Biography of Johann Christoph Schuster
Johann Christoph Schuster was born on 8 October 1759 in Westheim (Middle Franconia, Bavaria). He was the son of Lorentz Schuster (died 1785), a local farmer, and Anna Elisabetha Fröhlich (died 1762).
We don’t know anything about his childhood, but around 1777 he was bound apprentice to Philipp Matthäus Hahn, a pastor and owner of a mechanical workshop in Kornwestheim. Schuster remained in Hahn’s workshop for two and a half years, then returned to his father’s farm, but continued his occasions with machines, keeping a connection with his mentor. In 1785 Schuster married Maria Katharina Jacobina (1759–1812), a half-sister of Hahn. They had three sons (two of them died early) and five daughters.

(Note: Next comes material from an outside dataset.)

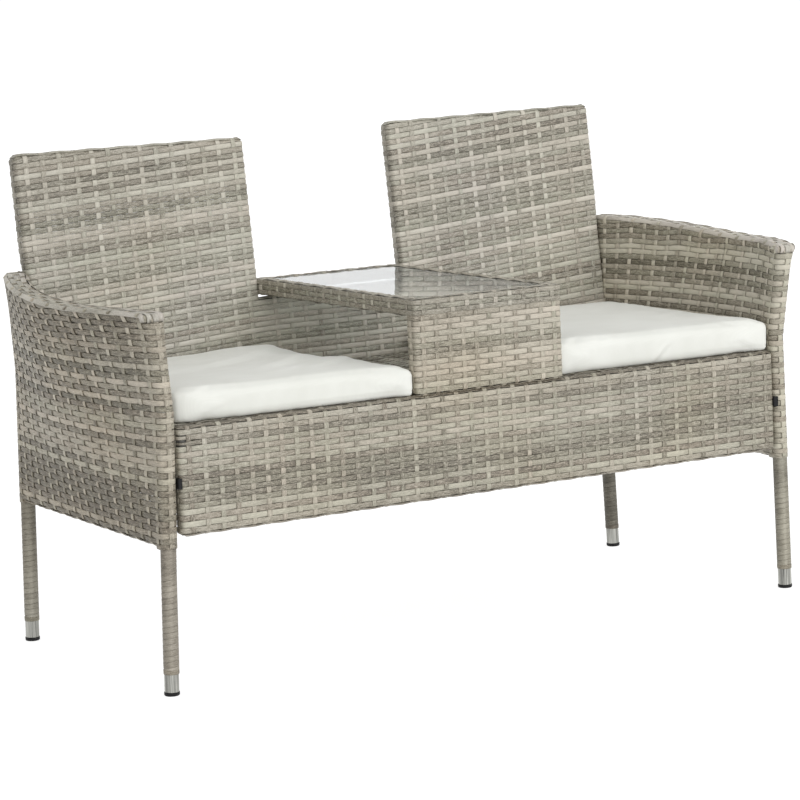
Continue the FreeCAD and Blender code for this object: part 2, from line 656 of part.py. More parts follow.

After his father’s death in 1785 Schuster took over his farm and also opened in the village a workshop in which he made clocks, sundials, earth and celestial globes, and calculating machines. From 1786 he was a freelance watchmaker, first in his native Westheim and then in Uffenheim. Schuster moved to Ansbach in 1797 and became a master member of the local watchmaker’s guild and received permission to work as a “mechanic and watchmaker” in Ansbach, Uffenheim, and Erlangen. He ran a workshop in Ansbach, the seat of Hohenzollern princes (known as margraves), and stayed there working as a mechanic and court watchmaker until his death.
Besides the above-mentioned calculators, four other masterpieces of Schuster survived to our time: two pocket watches (now in Württembergisches Landesmuseum Stuttgart and Stadtmuseum Ansbach) and two double globe clocks (in Mathematisch-Physikalischer Salon Dresden, and in a private collection).
Johann Christoph Schuster died on 7 September 1823 in Ansbach.